━━ Entries shown

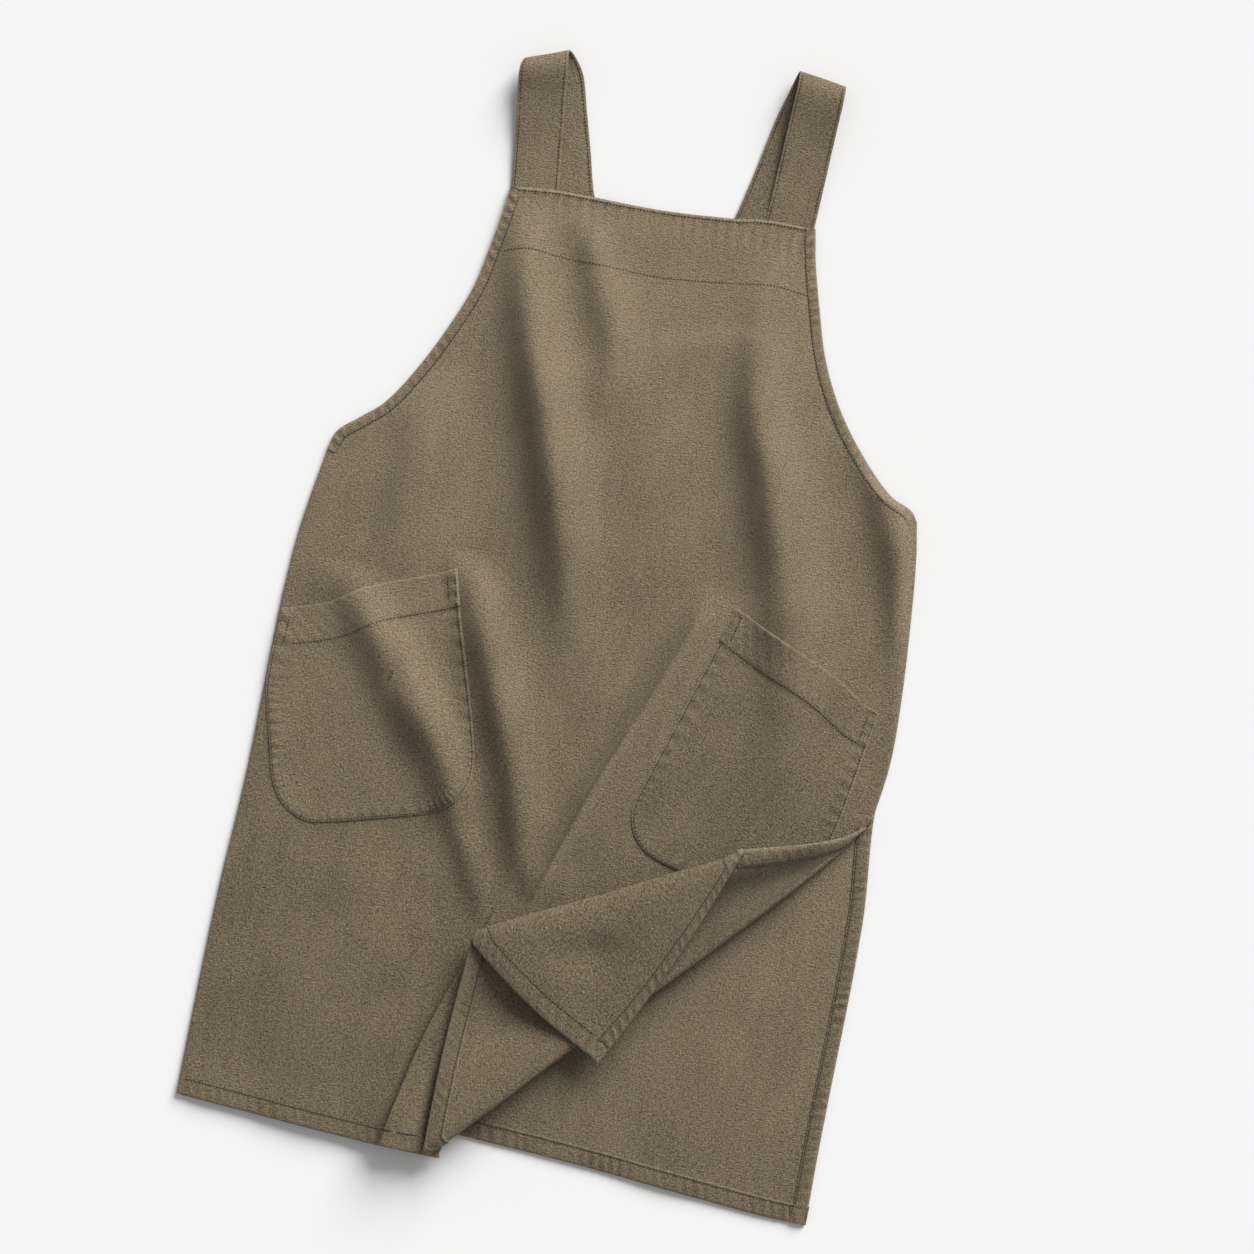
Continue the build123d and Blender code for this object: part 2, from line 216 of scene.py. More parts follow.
# Soft folds of the front, each named by where it lies. Its stations are: Y, the crest's X, its height,
# and its width to the left and to the right.
FRONT_FOLDS = {
    "from the bib's left end down to the middle": (
        (350, -128, 0, 18, 22), (310, -126, 5.5, 18, 22), (235, -105, 11, 20, 25), (155, -76, 14, 20, 26),
        (80, -51, 13, 20, 26), (20, -31, 8.5, 21, 26), (-40, -10, 3.5, 22, 28), (-110, 12, 0, 22, 28),
    ),
    "shallow, beside it": (
        (355, -78, 0, 17, 18), (325, -68, 3.8, 17, 18), (255, -38, 4.8, 20, 22), (205, -17, 3.4, 24, 24),
        (150, 2, 1.4, 26, 26), (100, 14, 0, 26, 26),
    ),
    "from the bib's right end down to the right pocket": (
        (350, 94, 0, 20, 32), (300, 96, 5.5, 20, 32), (250, 101, 10, 20, 32), (205, 108, 14.5, 21, 30),
        (135, 133, 18, 23, 30), (60, 157, 16, 24, 30), (-10, 174, 10, 24, 29), (-90, 186, 5, 24, 28),
        (-160, 190, 0, 24, 28),
    ),
    "beside the right armhole and seam": (
        (225, 190, 0, 16, 26), (180, 216, 6, 17, 26), (130, 243, 10.5, 19, 26), (75, 264, 10.5, 18, 26),
        (10, 281, 7, 14, 26), (-60, 292, 0, 12, 26),
    ),
    "beside the left seam": (
        (190, -180, 0, 18, 30), (120, -186, 4.5, 18, 30), (30, -188, 4.5, 18, 30), (-40, -190, 0, 18, 30),
    ),
    "past the left pocket's inner corner": (
        (30, -126, 0, 18, 20), (-10, -107, 7.5, 18, 21), (-80, -77, 12, 19, 21), (-155, -46, 11, 18, 20),
        (-235, -21, 6, 15, 16), (-268, -14, 0, 12, 14),
    ),
    "across the left pocket and down to the pleat": (
        (0, -228, 0, 24, 26), (-38, -203, 7, 25, 26), (-80, -171, 10, 26, 26), (-130, -131, 10.5, 25, 25),
        (-172, -104, 7, 20, 22), (-208, -88, 5, 15, 20), (-245, -68, 5, 14, 14), (-300, -48, 0, 10, 10),
    ),
    "the long crease": (
        (40, 102, 0, 20, 40), (0, 90, 6.5, 17, 40), (-71, 65, 7, 17, 38), (-150, 34, 7.5, 18, 38),
        (-239, 5, 7, 18, 30), (-285, -11, 3, 16, 24), (-330, -30, 0, 18, 24),
    ),
    "the long crease's sharp edge": (
        (20, 92, 0, 3, 14), (-4, 86, 1.8, 3, 12), (-71, 61, 2.4, 2.8, 12), (-150, 30, 3.4, 2.8, 12),
        (-239, 1, 3.6, 3, 12), (-285, -13, 1.6, 3, 12), (-320, -26, 0, 3, 14),
    ),
    "shallow, across the lower left": (
        (-250, -160, 0, 40, 60), (-330, -150, 3.5, 44, 60), (-430, -165, 3, 44, 60),
        (-520, -170, 1, 44, 60),
    ),
    "over the straps that cross inside": (
        (300, 20, 0, 90, 60), (200, 14, 3.2, 80, 60), (110, 14, 3.6, 70, 60), (30, 14, 2.0, 60, 60),
        (-40, 14, 0, 60, 60),
    ),
}
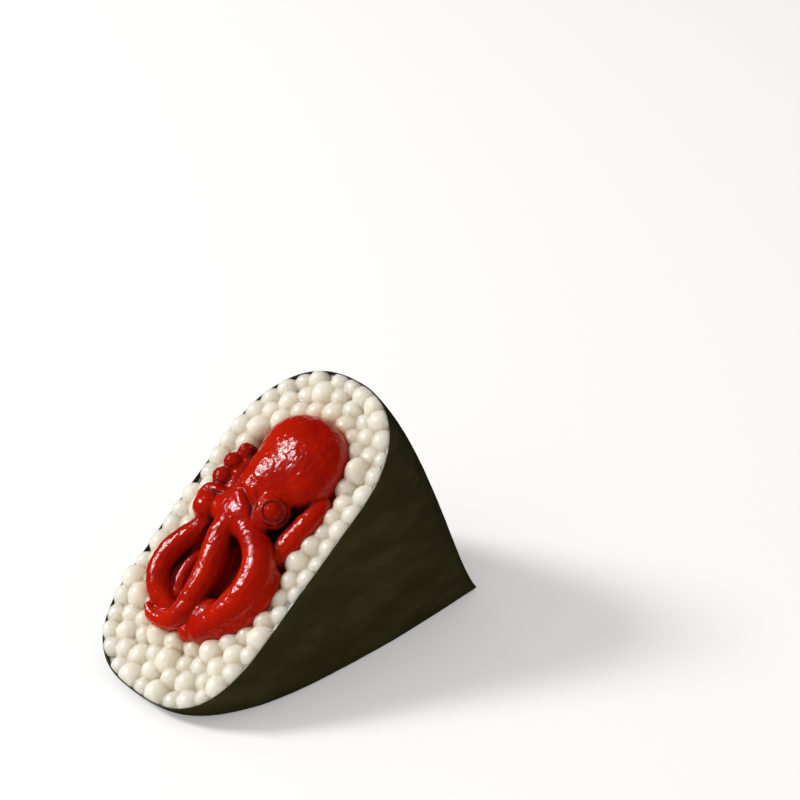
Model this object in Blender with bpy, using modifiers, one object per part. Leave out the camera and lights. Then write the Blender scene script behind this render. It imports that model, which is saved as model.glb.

━━━━

● **Written exercise**
Where a line in the entries holds "Blender", copy that line.

● **Answer to the task**
Continue the build123d and Blender code for this object: part 2, from line 216 of scene.py. More parts follow.
Model this object in Blender with bpy, using modifiers, one object per part. Leave out the camera and lights. Then write the Blender scene script behind this render. It imports that model, which is saved as model.glb.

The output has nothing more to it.